Dataset section:
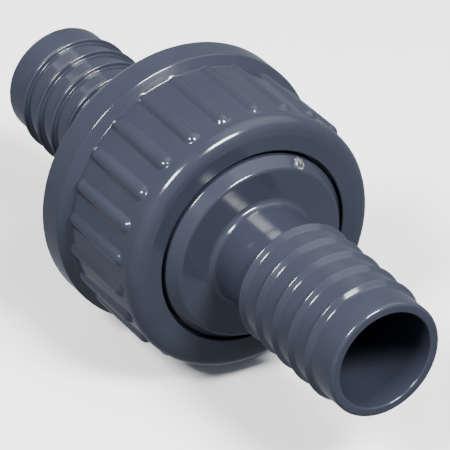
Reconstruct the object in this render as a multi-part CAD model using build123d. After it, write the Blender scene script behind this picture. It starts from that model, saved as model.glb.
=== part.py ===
from build123d import *
import os

os.makedirs("parts", exist_ok=True)

# Pipe union for 32 mm hose: two barbed tails drawn together by a screwed nut.
# Everything is turned about the X axis.  The flanged tail points to +X, the
# threaded tail to -X, and the origin is on the axis at half the overall length.

# overall
overall_length = 162.0
front_reach = 60.8        # mouth of the flanged tail to the front face of the nut
nut_length = 41.4

# hose tail, the same at both ends
tail_diameter = 32.0      # plain land at the mouth
tail_bore = tail_diameter - 5.3
crest_diameter = tail_diameter + 3.2      # before the crest is rounded
foot_diameter = tail_diameter + 0.5       # where the lead of a barb starts
root_diameter = tail_diameter             # behind a barb
barb_lead = 2.0           # axial length of the steep lead of a barb
barb_pitch = 7.5
barb_count = 5
mouth_to_crest = 10.8     # mouth to the first barb step
crest_rounding = 0.4
foot_rounding = 1.0
mouth_rounding = 0.9
neck_diameter = tail_diameter - 3.6
neck_bore = tail_diameter - 9.0
neck_rounding = 1.7

# G 2 1/4 pipe thread
thread_pitch = 2.309
thread_diameter = 65.7    # also sets the size of the flange, the collar and the nut
thread_depth = 1.48
thread_length = nut_length - 23.4         # on the threaded tail
thread_relief = 1.2       # plain nose in front of the thread
nut_thread_turns = thread_length / thread_pitch + 2.7
thread_radial_gap = 0.16
thread_flank_gap = 0.09

# joint faces inside the nut
flange_diameter = thread_diameter - 2 * thread_depth - 1.14   # passes the nut's thread
flange_thickness = 6.0
collar_diameter = flange_diameter - 8.7   # part of the flanged tail in the nut opening
collar_proud = 3.3        # collar face in front of the nut
collar_chamfer = 2.6
body_reach = 2.4          # threaded body behind the rear of the nut

# sealing ring
seal_section = 5.3
seal_inner_diameter = flange_diameter - 17.6
seal_groove_width = seal_section + 0.7
face_gap = 0.5            # joint faces, with the ring about to touch

# wide part of the water way at the joint
chamber_diameter = min(neck_bore + 15.0, seal_inner_diameter - 6.0)

# nut
opening_diameter = collar_diameter + 2.1
lip_thickness = 5.0
face_diameter = opening_diameter + 9.0    # flat part of the front face
face_slope = 0.6          # fall of the front face from there to the shoulder
panel_diameter = thread_diameter + 6.5    # between the grip ribs, at the shoulder
panel_draft = 0.5         # growth of the panel's radius from shoulder to rim
rim_diameter = panel_diameter + 6.4
rim_width = 8.2
rim_slope = 2.0           # axial length of the sloping front of the rim
shoulder_rounding = 3.2
rib_count = 24
rib_radius = 2.3
rib_height = 1.3          # at the shoulder end
rib_setback = 5.4         # front face of the nut to the rounded rib ends
rib_phase = 7.9           # angle of the first rib from straight up, degrees

# moulding mark left by the gate on the collar
gate_angle = -29.6        # from straight up, degrees
gate_diameter = 2.4
gate_height = 0.5

# working clearances
seal_gap = 0.05           # ring to flange
shoulder_gap = 0.15       # nut lip to flange
flange_gap = 0.7          # flange to the inside of the nut

# stations along the axis
mouth_x = overall_length / 2
nut_front = mouth_x - front_reach
nut_rear = nut_front - nut_length
lip_back = nut_front - lip_thickness
flange_front = lip_back - shoulder_gap
flange_back = flange_front - flange_thickness
body_front = flange_back - face_gap
body_back = nut_rear - body_reach
barb_zone = mouth_to_crest + (barb_count - 1) * barb_pitch
collar_face = nut_front + collar_proud

thread_root = thread_diameter / 2 - thread_depth
nut_thread_root = thread_diameter / 2 + thread_radial_gap
nut_thread_crest = thread_root + thread_radial_gap


def turned(points):
    """Solid of revolution about X from (x, radius) corners."""
    outline = Polyline(*[(x, 0, r) for x, r in points], close=True)
    return revolve(make_face(outline), Axis.X)


def rounded(shape, radius, corners):
    """Round the turned edges that pass through the given (x, radius) corners."""
    for x, r in corners:
        edges = [
            e for e in shape.edges()
            if e.geom_type == GeomType.CIRCLE
            and abs(e.arc_center.X - x) < 1e-4
            and abs(e.radius - r) < 1e-4
        ]
        shape = fillet(edges, radius)
    return shape


def barb_corners(mouth, side):
    """Foot and crest of each barb from the mouth on; side is +1 or -1 along X."""
    corners = []
    for n in range(barb_count):
        x = mouth - side * (mouth_to_crest + n * barb_pitch)
        foot = tail_diameter if n == 0 else foot_diameter
        corners.append(((x + side * barb_lead, foot / 2), (x, crest_diameter / 2)))
    return corners


def tail_outline(mouth, side):
    """Outside of a hose tail from mouth to neck."""
    points = [(mouth, tail_diameter / 2)]
    for foot, crest in barb_corners(mouth, side):
        points += [foot, crest, (crest[0], root_diameter / 2)]
    points[-1] = (points[-1][0], neck_diameter / 2)
    return points


def tail_bore_outline(mouth, side, chamber_end, chamber_depth):
    """Inside of a hose tail from chamber back to mouth."""
    r_bore = tail_bore / 2
    r_neck = neck_bore / 2
    step = mouth - side * barb_zone
    cone = (chamber_diameter - neck_bore) / 2
    chamber = chamber_end + side * chamber_depth
    return [
        (chamber_end, chamber_diameter / 2),
        (chamber, chamber_diameter / 2),
        (chamber + side * cone, r_neck),
        (step, r_neck),
        (step + side * 4, r_bore),
        (mouth, r_bore),
    ]


def thread_ridge(x_low, turns, r_base, r_tip, flank_gap):
    """Right-hand screw ridge about X, standing from r_base to r_tip."""
    tan_flank = 0.5206                        # 27.5 degree flanks
    half = thread_pitch / 4 - flank_gap
    lean = thread_depth / 2 * tan_flank
    sink = 0.25
    r_sunk = r_base - sink if r_tip > r_base else r_base + sink
    wide = half + lean + sink * tan_flank
    narrow = half - lean
    section = Polyline(
        (r_sunk, 0, -wide),
        (r_tip, 0, -narrow),
        (r_tip, 0, narrow),
        (r_sunk, 0, wide),
        close=True,
    )
    path = Helix(thread_pitch, turns * thread_pitch, r_base)
    ridge = sweep(make_face(section), path=path, is_frenet=True)
    return Pos(x_low, 0, 0) * Rot(0, 90, 0) * ridge


# flanged tail: hose tail, waist, collar and the flange that the nut pulls on
r_collar = collar_diameter / 2
r_neck_out = neck_diameter / 2
front_barbs = barb_corners(mouth_x, 1)
flanged_profile = tail_outline(mouth_x, 1) + [
    (collar_face, r_neck_out),
    (collar_face, r_collar - collar_chamfer),
    (collar_face - collar_chamfer, r_collar),
    (flange_front, r_collar),
    (flange_front, flange_diameter / 2),
    (flange_back, flange_diameter / 2),
] + tail_bore_outline(mouth_x, 1, flange_back, 5.0)
flanged_tail = turned(flanged_profile)
flanged_tail = rounded(flanged_tail, crest_rounding, [c for f, c in front_barbs])
flanged_tail = rounded(flanged_tail, foot_rounding, [f for f, c in front_barbs])
flanged_tail = rounded(flanged_tail, mouth_rounding, [(mouth_x, tail_diameter / 2)])
flanged_tail = rounded(flanged_tail, 0.5, [
    (mouth_x, tail_bore / 2),
    (collar_face, r_collar - collar_chamfer),
    (flange_front, flange_diameter / 2),
    (flange_back, flange_diameter / 2),
])
flanged_tail = rounded(flanged_tail, neck_rounding, [(collar_face, r_neck_out)])

# gate mark: a low nub standing square to the collar chamfer
gate_r = r_collar - collar_chamfer / 2
gate_x = collar_face - collar_chamfer / 2
nub = Rot(0, 45, 0) * Cylinder(gate_diameter / 2, 2 * gate_height)
nub = Rot(gate_angle, 0, 0) * Pos(gate_x, 0, gate_r) * nub
flanged_tail = flanged_tail + nub

# threaded tail: hose tail, waist and the screwed body with the seal groove
rear_chamber = body_front - body_back - 12.15
seal_mid = (seal_inner_diameter + seal_section) / 2
groove_depth = seal_section - face_gap + seal_gap
groove_floor = body_front - groove_depth
groove_out = seal_mid + seal_groove_width / 2
groove_in = seal_mid - seal_groove_width / 2
threaded_profile = tail_outline(-mouth_x, -1) + [
    (body_back, r_neck_out),
    (body_back, thread_root),
    (body_front, thread_root),
    (body_front, groove_out),
    (groove_floor, groove_out),
    (groove_floor, groove_in),
    (body_front, groove_in),
] + tail_bore_outline(-mouth_x, -1, body_front, rear_chamber)
threaded_tail = turned(threaded_profile)
rear_barbs = barb_corners(-mouth_x, -1)
threaded_tail = rounded(threaded_tail, crest_rounding, [c for f, c in rear_barbs])
threaded_tail = rounded(threaded_tail, foot_rounding, [f for f, c in rear_barbs])
threaded_tail = rounded(threaded_tail, mouth_rounding, [(-mouth_x, tail_diameter / 2)])
threaded_tail = rounded(threaded_tail, 0.5, [
    (-mouth_x, tail_bore / 2),
    (body_back, thread_root),
    (body_front, thread_root),
])
threaded_tail = rounded(threaded_tail, neck_rounding, [(body_back, r_neck_out)])
male_low = body_front - thread_relief - thread_length
male_thread = thread_ridge(male_low, thread_length / thread_pitch, thread_root,
                           thread_diameter / 2, thread_flank_gap)
threaded_tail = threaded_tail + male_thread

# sealing ring, lying on the floor of its groove
o_ring = Pos(groove_floor + seal_section / 2, 0, 0) * Rot(0, 90, 0) * Torus(
    seal_mid, seal_section / 2
)

# union nut: grip ribs and rim outside, lip and screw thread inside
r_panel = panel_diameter / 2
r_rim = rim_diameter / 2
r_open = opening_diameter / 2
rim_front = nut_rear + rim_width
shoulder_x = nut_front - face_slope
nut_blank = turned([
    (nut_front, r_open),
    (nut_front, face_diameter / 2),
    (shoulder_x, r_panel),
    (rim_front + rim_slope, r_panel + panel_draft),
    (rim_front, r_rim),
    (nut_rear, r_rim),
    (nut_rear, r_open),
])
nut_blank = rounded(nut_blank, shoulder_rounding, [(shoulder_x, r_panel)])
nut_blank = rounded(nut_blank, 0.8, [(nut_rear, r_rim)])
nut_blank = rounded(nut_blank, 0.6, [(rim_front, r_rim)])
rib_line = r_panel + rib_height - rib_radius
rib_front = nut_front - rib_setback - rib_radius
rib_rear = rim_front + rim_slope + 0.65 * rib_radius
rib_middle = (rib_front + rib_rear) / 2
rib = Cylinder(rib_radius, rib_front - rib_rear)
rib = Pos(rib_middle, 0, rib_line) * Rot(90, 0, 0) * Rot(0, 90, 0) * rib
rib = rib + Pos(rib_front, 0, rib_line) * Sphere(rib_radius)
rib = rib + Pos(rib_rear, 0, rib_line) * Sphere(rib_radius)
ribs = [
    Rot(rib_phase + n * 360 / rib_count, 0, 0) * rib
    for n in range(rib_count)
]
union_nut = nut_blank + ribs
cavity = turned([
    (lip_back, 0),
    (lip_back, flange_diameter / 2 + flange_gap),
    (flange_back, flange_diameter / 2 + flange_gap),
    (flange_back - 1.5, nut_thread_root),
    (nut_rear + 1.2, nut_thread_root),
    (nut_rear - 1, nut_thread_root + 2.2),
    (nut_rear - 1, 0),
])
union_nut = union_nut - cavity
union_nut = rounded(union_nut, 0.4, [(nut_front, r_open)])
female_low = male_low - 3.5 * thread_pitch
female_thread = thread_ridge(female_low, nut_thread_turns, nut_thread_root,
                             nut_thread_crest, thread_flank_gap)
union_nut = union_nut + female_thread

parts = {
    "union_nut": union_nut,
    "flanged_tail": flanged_tail,
    "threaded_tail": threaded_tail,
    "o_ring": o_ring,
}
for name, shape in parts.items():
    solid = shape.solids()[0]
    export_step(solid, f"parts/{name}.step")
    print(name, len(shape.solids()), solid.is_valid, round(solid.volume, 1))
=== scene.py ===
import math
import bmesh
import bpy
from mathutils import Matrix, Vector


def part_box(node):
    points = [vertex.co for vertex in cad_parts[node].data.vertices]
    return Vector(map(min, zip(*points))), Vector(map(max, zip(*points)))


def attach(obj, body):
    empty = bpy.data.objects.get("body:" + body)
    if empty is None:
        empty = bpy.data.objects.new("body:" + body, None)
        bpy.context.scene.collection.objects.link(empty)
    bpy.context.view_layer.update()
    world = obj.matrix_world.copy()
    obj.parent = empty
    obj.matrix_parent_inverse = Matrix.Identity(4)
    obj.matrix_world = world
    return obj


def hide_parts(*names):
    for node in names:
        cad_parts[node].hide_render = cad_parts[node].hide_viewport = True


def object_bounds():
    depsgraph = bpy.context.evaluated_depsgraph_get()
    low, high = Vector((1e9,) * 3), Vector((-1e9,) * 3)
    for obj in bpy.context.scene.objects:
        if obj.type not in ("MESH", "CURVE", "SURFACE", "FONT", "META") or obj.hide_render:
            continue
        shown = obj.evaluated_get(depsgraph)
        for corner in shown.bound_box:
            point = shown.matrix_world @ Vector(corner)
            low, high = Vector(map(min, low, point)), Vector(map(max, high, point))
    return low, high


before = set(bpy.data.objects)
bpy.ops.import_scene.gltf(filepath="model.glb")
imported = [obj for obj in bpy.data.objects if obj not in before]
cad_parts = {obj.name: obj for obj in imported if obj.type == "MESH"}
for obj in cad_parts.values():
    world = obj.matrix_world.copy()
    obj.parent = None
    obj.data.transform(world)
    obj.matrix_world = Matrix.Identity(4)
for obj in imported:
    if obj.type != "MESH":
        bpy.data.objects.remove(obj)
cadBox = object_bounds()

# Pipe union: two hose tails, a screwed nut and a seal ring.
# The axis is X. The flanged tail points to +X, the threaded tail to -X, Z is up.
mm = 0.001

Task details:
In the data above, find the line that contains "union_nut = union_nut + female_thread" and the line that contains "obj.matrix_parent_inverse = Matrix.Identity(4)". Repeat exactly those lines and every line between them, and only those.

The output:
union_nut = union_nut + female_thread

parts = {
    "union_nut": union_nut,
    "flanged_tail": flanged_tail,
    "threaded_tail": threaded_tail,
    "o_ring": o_ring,
}
for name, shape in parts.items():
    solid = shape.solids()[0]
    export_step(solid, f"parts/{name}.step")
    print(name, len(shape.solids()), solid.is_valid, round(solid.volume, 1))
=== scene.py ===
import math
import bmesh
import bpy
from mathutils import Matrix, Vector


def part_box(node):
    points = [vertex.co for vertex in cad_parts[node].data.vertices]
    return Vector(map(min, zip(*points))), Vector(map(max, zip(*points)))


def attach(obj, body):
    empty = bpy.data.objects.get("body:" + body)
    if empty is None:
        empty = bpy.data.objects.new("body:" + body, None)
        bpy.context.scene.collection.objects.link(empty)
    bpy.context.view_layer.update()
    world = obj.matrix_world.copy()
    obj.parent = empty
    obj.matrix_parent_inverse = Matrix.Identity(4)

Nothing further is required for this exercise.